OBJECTIVE
Repeat exactly the lines between and including those that contain "bm.to_mesh(mesh)" and "if empty is". Output no other line.

GIVEN INFORMATION
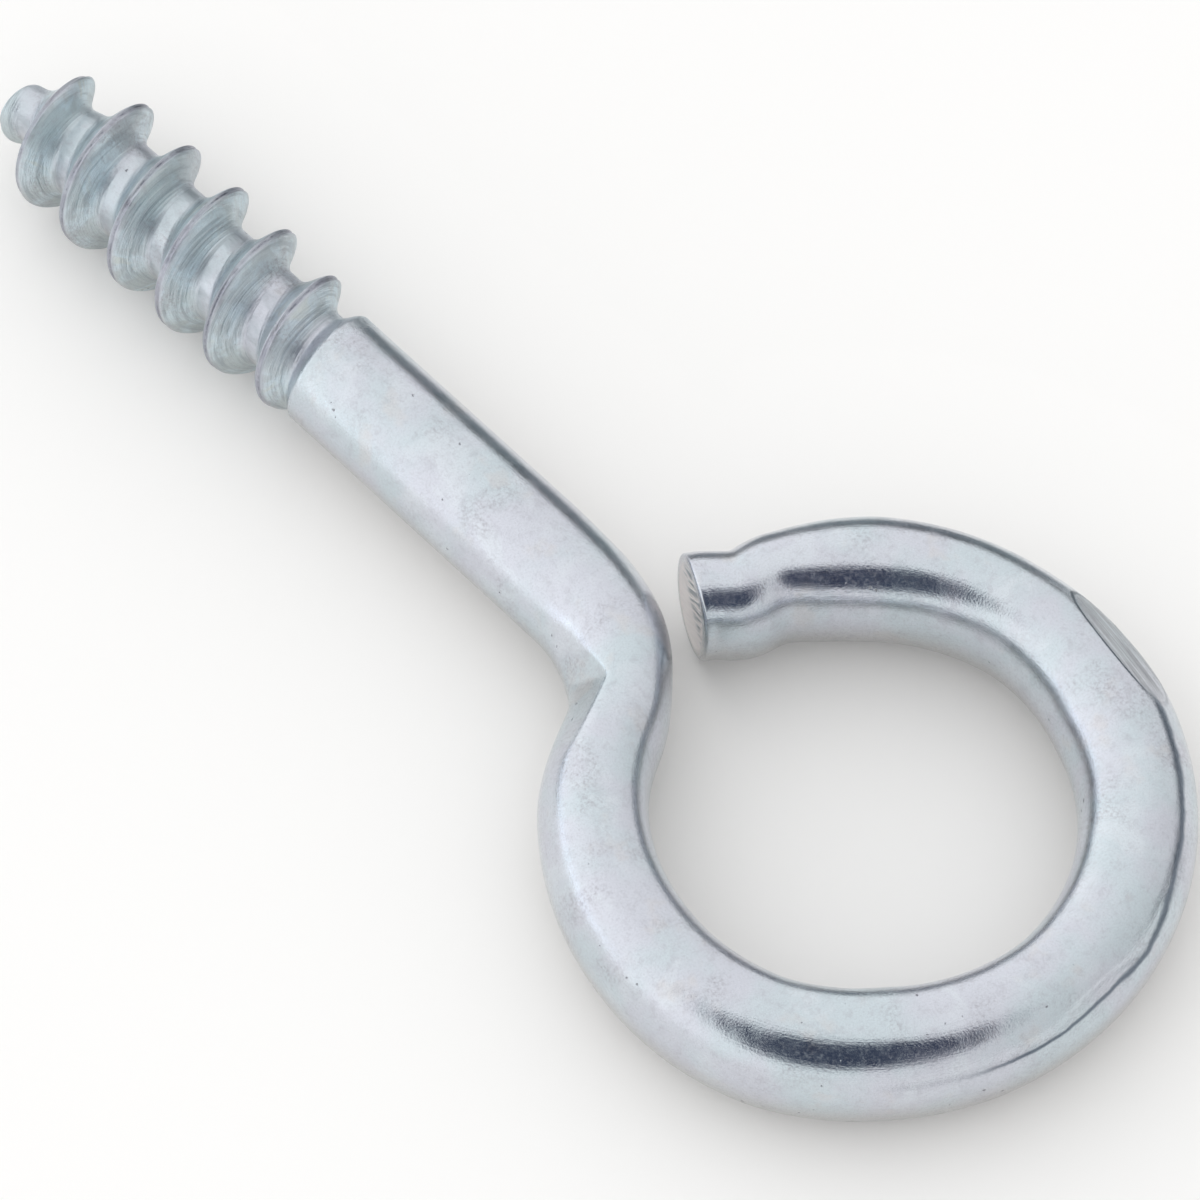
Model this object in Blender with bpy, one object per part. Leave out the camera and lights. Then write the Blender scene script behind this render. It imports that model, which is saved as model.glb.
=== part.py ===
"""Screw eye: one length of zinc-plated steel wire with a rolled wood thread, a plain shank,
an offset neck and an eye closed almost to the neck.

The part lies flat. +X runs along the shank from the tip to the eye, +Z is the axis of the eye,
and the origin is the centre of the bottom of its bounding box.
"""
import math

import bmesh
import bpy

MM = 0.001

# Driving dimensions
WIRE_RADIUS = 4.115 / 2 * MM
STRAIGHT_LENGTH = 26.4 * MM       # from the start of the thread's axis to the neck bend
NECK_RADIUS = 5.0 * MM
NECK_TURN = math.radians(-62)
NECK_STRAIGHT = 0.5 * MM
EYE_RADIUS = 8.7 * MM             # to the centre of the wire
EYE_TURN = math.radians(312)
TAIL_RADIUS = 2.4 * MM            # the wire's end is left a little straighter than the eye
TAIL_TURN = math.radians(-24)
TAIL_STRAIGHT = 1.0 * MM

# Rolled wood thread, right-handed
THREAD_PITCH = 2.31 * MM
THREAD_PHASE = 3.31 * MM          # a crest passes the +Y side of the shank here
THREAD_END = 14.6 * MM
ROOT_RADIUS = 1.53 * MM
ROOT_TAPER = (0.5 * MM, 3.6 * MM)     # grows here from the tip's radius
ROOT_RUNOUT = (13.5 * MM, 14.5 * MM)  # and here to the shank's
CREST_RADIUS = 2.55 * MM
CREST_START = (0.0, 2.8 * MM)
CREST_LAST_RADIUS = 2.36 * MM
CREST_DECLINE = (11.0 * MM, 13.2 * MM)
CREST_RUNOUT = (13.4 * MM, 14.6 * MM)
CREST_HALF = 0.07 * MM
FLANK_WIDTH = 0.74 * MM
FLANK_HOLLOW = 1.25               # above 1, the flanks curve into the root

# Blunt tip of the wire blank
TIP_X = -0.19 * MM
TIP_RADIUS = 1.0 * MM
TIP_CORNER = 0.28 * MM
TIP_OFFSET = -0.34 * MM           # the blank's end sits to one side of the shank's axis
TIP_OFFSET_END = 1.3 * MM
THREAD_DRIFT = -0.17 * MM         # and the thread leans the same way

# Sheared end of the wire
CUT_SWING = math.radians(15)      # the face turns towards the inside of the eye
CUT_TILT = math.radians(8)        # and leans back at its top
CUT_BLEND = 1.2 * MM
CUT_EDGE = 0.18 * MM

# Half-widths of the wire as the bending tools leave it: heading of the wire in degrees,
# half-width on its left, on its right, and half-height, in millimetres.
FORMED_NECK = (
    (0, 1.98, 2.07, 2.06),
    (-10, 1.87, 2.05, 2.08),
    (-28, 1.84, 1.95, 2.16),
    (-46, 1.69, 1.71, 2.28),
    (-62, 1.82, 1.44, 2.34),
)
FORMED_EYE = (
    (-62, 1.82, 1.44, 2.34),
    (-46, 1.78, 1.78, 2.30),
    (-10, 1.86, 1.80, 2.27),
    (25, 1.80, 2.00, 2.26),
    (50, 1.99, 1.82, 2.25),
    (88, 1.69, 1.83, 2.27),
    (125, 1.88, 1.94, 2.24),
    (160, 2.01, 1.93, 2.22),
    (190, 1.75, 1.77, 2.27),
    (225, 1.87, 1.95, 2.25),
    (250, 1.70, 1.64, 2.22),
)
FORMED_TAIL = (
    (226, 1.60, 1.55, 2.12),
    (250, 1.70, 1.64, 2.22),
)
EYE_SQUARENESS = 2.25             # exponent of the formed wire's section, 2 is an ellipse

# The centreline: straight runs and arcs, each with its name, its length and the angle it turns.
SEGMENTS = (
    ("shank", STRAIGHT_LENGTH, 0.0),
    ("neck", NECK_RADIUS * abs(NECK_TURN), NECK_TURN),
    ("neck", NECK_STRAIGHT, 0.0),
    ("eye", EYE_RADIUS * EYE_TURN, EYE_TURN),
    ("tail", TAIL_RADIUS * abs(TAIL_TURN), TAIL_TURN),
    ("tail", TAIL_STRAIGHT, 0.0),
)
WIRE_LENGTH = sum(length for _, length, _ in SEGMENTS)

# Mesh
SIDES = 20
NECK_STEP = 0.5 * MM
EYE_STEP = 1.1 * MM
SHANK_STEP = 3.0 * MM
MATERIAL_COLOUR = (0.62, 0.66, 0.69, 1.0)


def smooth(t):
    t = min(max(t, 0.0), 1.0)
    return t * t * (3 - 2 * t)


def ramp(x, start, end):
    return smooth((x - start) / (end - start))


def interpolate(rows, key):
    """Values of the row table at the key, straight between its rows."""
    rows = sorted(rows)
    key = min(max(key, rows[0][0]), rows[-1][0])
    for low, high in zip(rows, rows[1:]):
        if key <= high[0]:
            t = (key - low[0]) / (high[0] - low[0])
            return [a + t * (b - a) for a, b in zip(low[1:], high[1:])]
    return list(rows[-1][1:])


def centreline(s):
    """Point, heading and segment name at the distance s along the wire from the tip."""
    x, y, heading = 0.0, 0.0, 0.0
    for name, length, turn in SEGMENTS:
        run = min(s, length)
        end = heading + turn * run / length
        if turn:
            radius = length / turn
            x += radius * (math.sin(end) - math.sin(heading))
            y -= radius * (math.cos(end) - math.cos(heading))
        else:
            x += run * math.cos(heading)
            y += run * math.sin(heading)
        heading = end
        s -= run
        if s <= 1e-12:
            break
    return x, y, heading, name


def thread_radius(x, angle):
    """Radius of the threaded end at x, for the angle from +Y towards +Z."""
    turns = (x - THREAD_PHASE) / THREAD_PITCH - angle / math.tau
    off_crest = abs(turns - round(turns)) * THREAD_PITCH
    slope = 1 - (off_crest - CREST_HALF) / FLANK_WIDTH
    slope = min(max(slope, 0.0), 1.0)
    profile = ((slope + smooth(slope)) / 2) ** FLANK_HOLLOW
    root = TIP_RADIUS + (ROOT_RADIUS - TIP_RADIUS) * ramp(x, *ROOT_TAPER)
    root += (WIRE_RADIUS - ROOT_RADIUS) * ramp(x, *ROOT_RUNOUT)
    crest = CREST_RADIUS - (CREST_RADIUS - CREST_LAST_RADIUS) * ramp(x, *CREST_DECLINE)
    crest -= (CREST_LAST_RADIUS - WIRE_RADIUS) * ramp(x, *CREST_RUNOUT)
    growth = math.sqrt(ramp(x, *CREST_START))
    corner = max(0.0, 1 - (x - TIP_X) / TIP_CORNER)
    rounding = TIP_CORNER * (1 - math.sqrt(1 - corner * corner))
    return root + (crest - root) * profile * growth - rounding


def superellipse(angle, half_width, half_height, power):
    c, s = math.cos(angle), math.sin(angle)
    scale = (abs(c) ** power + abs(s) ** power) ** (-1 / power)
    return c * scale * half_width, s * scale * half_height


def section_point(s, angle):
    """Sideways and upwards offset of the wire's surface at distance s along it."""
    _, _, heading, name = centreline(s)
    degrees = math.degrees(heading)
    if name == "shank" and s < THREAD_END:
        radius = thread_radius(s, angle)
        lean = THREAD_DRIFT * (1 - ramp(s, TIP_X, THREAD_END))
        lean += TIP_OFFSET * (1 - ramp(s, TIP_X, TIP_OFFSET_END))
        return lean + radius * math.cos(angle), radius * math.sin(angle)
    if name == "shank":
        t = ramp(s, STRAIGHT_LENGTH - WIRE_RADIUS, STRAIGHT_LENGTH)
        formed = interpolate(FORMED_NECK, 0)
        left, right, height = (WIRE_RADIUS + t * (w * MM - WIRE_RADIUS) for w in formed)
        return superellipse(angle, left if math.cos(angle) > 0 else right, height, 2)
    table = {"neck": FORMED_NECK, "eye": FORMED_EYE, "tail": FORMED_TAIL}[name]
    left, right, height = (w * MM for w in interpolate(table, degrees))
    width = left if math.cos(angle) > 0 else right
    squareness = 2 + (EYE_SQUARENESS - 2) * ramp(s, STRAIGHT_LENGTH, STRAIGHT_LENGTH + 5 * MM)
    return superellipse(angle, width, height, squareness)


def surface_point(s, angle, inset=0.0):
    """Point of the wire's surface in space; inset draws it towards the centre for an edge."""
    x, y, heading, _ = centreline(s)
    side, up = section_point(s, angle)
    size = math.hypot(side, up)
    side *= 1 - inset / size
    up *= 1 - inset / size
    lean = side * math.tan(CUT_SWING) + up * math.tan(CUT_TILT)
    along = -lean * ramp(s, WIRE_LENGTH - CUT_BLEND - CUT_EDGE, WIRE_LENGTH - CUT_EDGE)
    c, sn = math.cos(heading), math.sin(heading)
    return x + along * c - side * sn, y + along * sn + side * c, up


def evenly(start, end, step):
    """Distances from start up to, but not including, end, about a step apart."""
    count = max(1, round((end - start) / step))
    return [start + (end - start) * k / count for k in range(count)]


def stations():
    """Distances along the wire of the section loops, closer where the shape is finer."""
    thread_step = THREAD_PITCH / SIDES
    first = math.ceil((TIP_X + TIP_CORNER - THREAD_PHASE) / thread_step)
    last = math.ceil((THREAD_END - THREAD_PHASE) / thread_step)
    loops = [TIP_X, TIP_X + TIP_CORNER * 0.3]
    loops += [THREAD_PHASE + thread_step * k for k in range(first, last + 1)]
    neck_end = STRAIGHT_LENGTH + NECK_RADIUS * abs(NECK_TURN) + NECK_STRAIGHT
    eye_end = neck_end + EYE_RADIUS * EYE_TURN
    loops += evenly(loops[-1] + SHANK_STEP / 2, STRAIGHT_LENGTH - WIRE_RADIUS, SHANK_STEP)
    loops += evenly(STRAIGHT_LENGTH - WIRE_RADIUS, neck_end + 3 * MM, NECK_STEP)
    loops += evenly(neck_end + 3 * MM, eye_end - 1 * MM, EYE_STEP)
    loops += evenly(eye_end - 1 * MM, WIRE_LENGTH - CUT_EDGE, NECK_STEP)
    return loops + [WIRE_LENGTH - CUT_EDGE]


def screw_eye_mesh():
    mesh = bpy.data.meshes.new("screw_eye")
    bm = bmesh.new()
    angles = [math.tau * k / SIDES for k in range(SIDES)]
    loops = [[bm.verts.new(surface_point(s, a)) for a in angles] for s in stations()]
    loops.append([bm.verts.new(surface_point(WIRE_LENGTH, a, CUT_EDGE)) for a in angles])
    for near, far in zip(loops, loops[1:]):
        for k in range(SIDES):
            after = (k + 1) % SIDES
            # The shared diagonal follows the thread's helix, which keeps its crest sharp.
            bm.faces.new((near[k], far[after], near[after]))
            bm.faces.new((near[k], far[k], far[after]))
    bm.faces.new(loops[0])
    bm.faces.new(reversed(loops[-1]))
    bmesh.ops.recalc_face_normals(bm, faces=bm.faces)
    low = [min(v.co[axis] for v in bm.verts) for axis in range(3)]
    high = [max(v.co[axis] for v in bm.verts) for axis in range(3)]
    bottom_centre = ((low[0] + high[0]) / 2, (low[1] + high[1]) / 2, low[2])
    bmesh.ops.translate(bm, vec=[-value for value in bottom_centre], verts=bm.verts)
    bm.to_mesh(mesh)
    bm.free()
    mesh.shade_smooth()
    mesh.set_sharp_from_angle(angle=math.radians(40))
    return mesh


def zinc_plated_steel():
    material = bpy.data.materials.new("zinc_plated_steel")
    material.use_nodes = True
    shader = material.node_tree.nodes["Principled BSDF"]
    shader.inputs["Base Color"].default_value = MATERIAL_COLOUR
    shader.inputs["Metallic"].default_value = 1.0
    shader.inputs["Roughness"].default_value = 0.32
    return material


def main():
    for old in list(bpy.data.objects):
        bpy.data.objects.remove(old)
    wire = bpy.data.objects.new("screw_eye", screw_eye_mesh())
    wire.data.materials.append(zinc_plated_steel())
    bpy.context.collection.objects.link(wire)


main()
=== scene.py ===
"""Looks of the screw eye: a fine mesh of the bent and threaded wire, its zinc plating, and the studio."""
import math

import bmesh
import bpy
import numpy as np
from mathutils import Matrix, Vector


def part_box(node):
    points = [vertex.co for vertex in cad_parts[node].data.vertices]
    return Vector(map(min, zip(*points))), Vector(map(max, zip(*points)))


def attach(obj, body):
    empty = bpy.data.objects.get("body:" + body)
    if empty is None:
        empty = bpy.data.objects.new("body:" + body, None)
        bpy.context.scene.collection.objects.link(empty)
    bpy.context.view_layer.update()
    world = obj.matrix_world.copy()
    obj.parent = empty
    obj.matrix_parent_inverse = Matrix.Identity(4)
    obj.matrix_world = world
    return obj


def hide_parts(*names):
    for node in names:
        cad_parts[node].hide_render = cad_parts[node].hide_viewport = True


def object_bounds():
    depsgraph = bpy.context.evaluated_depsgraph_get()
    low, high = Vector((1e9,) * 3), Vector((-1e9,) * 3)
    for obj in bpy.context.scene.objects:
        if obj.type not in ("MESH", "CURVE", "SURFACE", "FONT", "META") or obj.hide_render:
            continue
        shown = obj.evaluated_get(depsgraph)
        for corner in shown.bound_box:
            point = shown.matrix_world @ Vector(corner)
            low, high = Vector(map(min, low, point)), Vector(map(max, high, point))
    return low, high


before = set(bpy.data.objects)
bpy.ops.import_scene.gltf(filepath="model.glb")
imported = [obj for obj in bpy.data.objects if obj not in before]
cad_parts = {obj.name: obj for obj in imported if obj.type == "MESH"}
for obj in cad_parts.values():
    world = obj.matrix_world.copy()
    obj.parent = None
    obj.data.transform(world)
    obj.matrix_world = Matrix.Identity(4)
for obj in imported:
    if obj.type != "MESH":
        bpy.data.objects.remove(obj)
cad_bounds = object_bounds()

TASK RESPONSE
    bm.to_mesh(mesh)
    bm.free()
    mesh.shade_smooth()
    mesh.set_sharp_from_angle(angle=math.radians(40))
    return mesh


def zinc_plated_steel():
    material = bpy.data.materials.new("zinc_plated_steel")
    material.use_nodes = True
    shader = material.node_tree.nodes["Principled BSDF"]
    shader.inputs["Base Color"].default_value = MATERIAL_COLOUR
    shader.inputs["Metallic"].default_value = 1.0
    shader.inputs["Roughness"].default_value = 0.32
    return material


def main():
    for old in list(bpy.data.objects):
        bpy.data.objects.remove(old)
    wire = bpy.data.objects.new("screw_eye", screw_eye_mesh())
    wire.data.materials.append(zinc_plated_steel())
    bpy.context.collection.objects.link(wire)


main()
=== scene.py ===
"""Looks of the screw eye: a fine mesh of the bent and threaded wire, its zinc plating, and the studio."""
import math

import bmesh
import bpy
import numpy as np
from mathutils import Matrix, Vector


def part_box(node):
    points = [vertex.co for vertex in cad_parts[node].data.vertices]
    return Vector(map(min, zip(*points))), Vector(map(max, zip(*points)))


def attach(obj, body):
    empty = bpy.data.objects.get("body:" + body)
    if empty is None:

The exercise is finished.